Find a Lagrange multipliers problem on a sphere in $\mathbb{R}^d$ which proves the inequality of arithmetic and geometric means: $$ (x^1 \cdot x^2 \cdot \cdot \cdot x^d)^{\frac{1}{d}} \leq \frac{x^1+...+x^d}{d}$$
My idea was:
Let $y^1, ..., y^d \in \mathbb{R}$.
And the sphere which contains the point defined by them $S = \left \{ \vec{x} \in \mathbb{R}^d : g(\vec{x})=||\vec{x}|| = ||(y^1, ..., y^d)||=n \right \} $.
And the function $f(x^1, ..., x^d) = x^1 \cdot \cdot \cdot x^d - (\frac{x^1+...+x^d}{d})^d$.
If we can show that $f \leq 0$ that would suffice.
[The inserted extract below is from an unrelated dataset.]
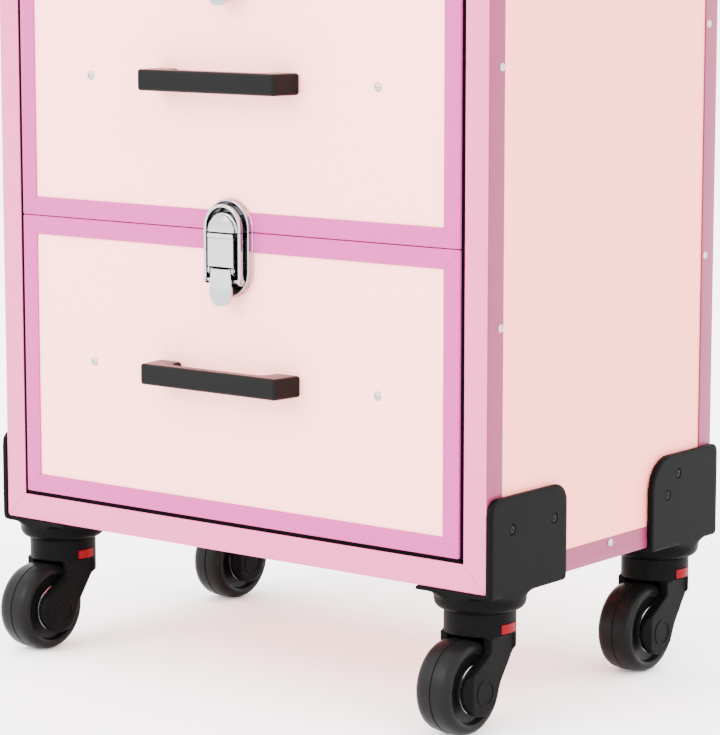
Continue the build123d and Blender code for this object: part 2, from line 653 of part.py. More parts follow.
def caster_wheel():
    """A wheel with dished sides and a hub, turned about its axle."""
    half, radius, bore = WHEEL_WIDTH / 2, WHEEL_RADIUS, AXLE + FIT
    side_profile = (
        (half, bore), (half, HUB_EDGES[0]), (half - WHEEL_DISH, HUB_EDGES[1]),
        (half - WHEEL_DISH, radius - RIM_EDGES[0]), (half, radius - RIM_EDGES[1]),
        (half, radius - RIM_EDGES[2]), (half - RIM_EDGES[2], radius),
    )
    mirrored = [(-across, out_from_axle) for across, out_from_axle in side_profile]
    with BuildPart() as wheel:
        with BuildSketch(facing_front(-TRAIL).shift_origin((0, -TRAIL, radius))):
            with BuildLine():
                Polyline(*mirrored, *reversed(side_profile), mirrored[0])
            make_face()
        revolve(axis=Axis((0, -TRAIL, radius), (1, 0, 0)))
    return wheel.part


def bracket_screws():
    """Two screw heads on the side wall of each bracket."""
    heads = []
    for _, side, end in CORNERS:
        face, places = (FRONT, FRONT_SCREWS) if end < 0 else (REAR, REAR_SCREWS)
        for inset, z in places:
            spot = (side * (SIDE + BRACKET_SKIN), face - end * inset, BOTTOM + z)
            face_plane = Plane(origin=spot, x_dir=(0, side, 0), z_dir=(side, 0, 0))
            heads.append(dome(face_plane, *BRACKET_SCREW_HEAD))
    return Compound(children=heads)


fork, wheel = caster_fork(), caster_wheel()
for name, side, end in CORNERS:
    x, y = swivel_at(side, end)
    save(corner_bracket(side, end), f"{name}_bracket")
    save(fork.moved(Location((x, y, 0))), f"{name}_caster_fork")
    save(wheel.moved(Location((x, y, 0))), f"{name}_caster_wheel")
save(bracket_screws(), "bracket_screws")

# ---- lid ----
LID_WALL_TOP = TOP - SKIN
with BuildPart() as lid_shell:
    slab((SKIN - SIDE, FRONT + SKIN, LID_LOW), (SIDE - SKIN, LID_REAR - SKIN, LID_WALL_TOP))
    slab(
        (SKIN + BOARD - SIDE, FRONT + SKIN + BOARD, LID_LOW),
        (SIDE - SKIN - BOARD, LID_REAR, LID_WALL_TOP - BOARD),
        mode=Mode.SUBTRACT,
    )
save(lid_shell.part, "lid_shell")
lid_plane = Plane.XY.offset(TOP).shift_origin((0, (FRONT + LID_REAR) / 2, TOP))
save(mitred_frame(lid_plane, WIDTH, LID_REAR - FRONT, ((REAR_BAR, SKIN), (SKIN, REAR_BAR))), "lid_trim")

# The lid's hinge lies on top, just in front of the rear frame.
HINGE_PIN = 1.5
HINGE_KNUCKLE = 3.0
HINGE_LEAF = 1.2
HINGE_WIDTH = 12.0
HINGE_GAP = 0.4
HINGE_Y = REAR - REAR_BAR - LID_BACK_GAP / 2
HINGE_Z = TOP + HINGE_KNUCKLE
HINGE_LENGTH = 50.0
HINGE_XS = (-110.0, 110.0)
KNUCKLES = 5
KNUCKLE_GAP = 0.3
KNUCKLE_CLEAR = 0.2


def hinge_half(moving):
    """One leaf of both hinges with its share of the knuckles, and the pins with the fixed leaf."""
    halves = []
    knuckle = HINGE_LENGTH / KNUCKLES
    for middle in HINGE_XS:
        with BuildPart() as leaf:
            toward = -1 if moving else 1
            slab(
                (middle - HINGE_LENGTH / 2, HINGE_Y + toward * HINGE_GAP, TOP),
                (middle + HINGE_LENGTH / 2, HINGE_Y + toward * HINGE_WIDTH, TOP + HINGE_LEAF),
            )
            for number in range(KNUCKLES):
                x = middle - HINGE_LENGTH / 2 + (number + 0.5) * knuckle
                turn = Location((x, HINGE_Y, HINGE_Z), (0, 90, 0))
                with Locations(turn):
                    if (number % 2 == 1) == moving:
                        Cylinder(HINGE_KNUCKLE, knuckle - KNUCKLE_GAP)
                    else:
                        Cylinder(HINGE_KNUCKLE + KNUCKLE_CLEAR, knuckle + KNUCKLE_GAP, mode=Mode.SUBTRACT)
            with Locations(Location((middle, HINGE_Y, HINGE_Z), (0, 90, 0))):
                Cylinder(HINGE_PIN + (FIT if moving else 0), HINGE_LENGTH, mode=Mode.SUBTRACT)
        halves.append(leaf.part)
        if not moving:
            with BuildPart() as pin:
                with Locations(Location((middle, HINGE_Y, HINGE_Z), (0, 90, 0))):
                    Cylinder(HINGE_PIN, HINGE_LENGTH)
            halves.append(pin.part)
    return Compound(children=halves)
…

But when I tried solving the equations we get from $\nabla f(\vec{x}) = \lambda \nabla g(\vec{x}), g(\vec{x}) = n$ I couldn't find a way to express the ext points, though we know they exists since $S$ is compact and $f$ is continuous.
Should I approach this in a different manner, or am I just missing how to solve these equations?
Note: there are some similar questions on the site but as far as I could find their instructions are at least somewhat different, so please make sure before offering to close this question.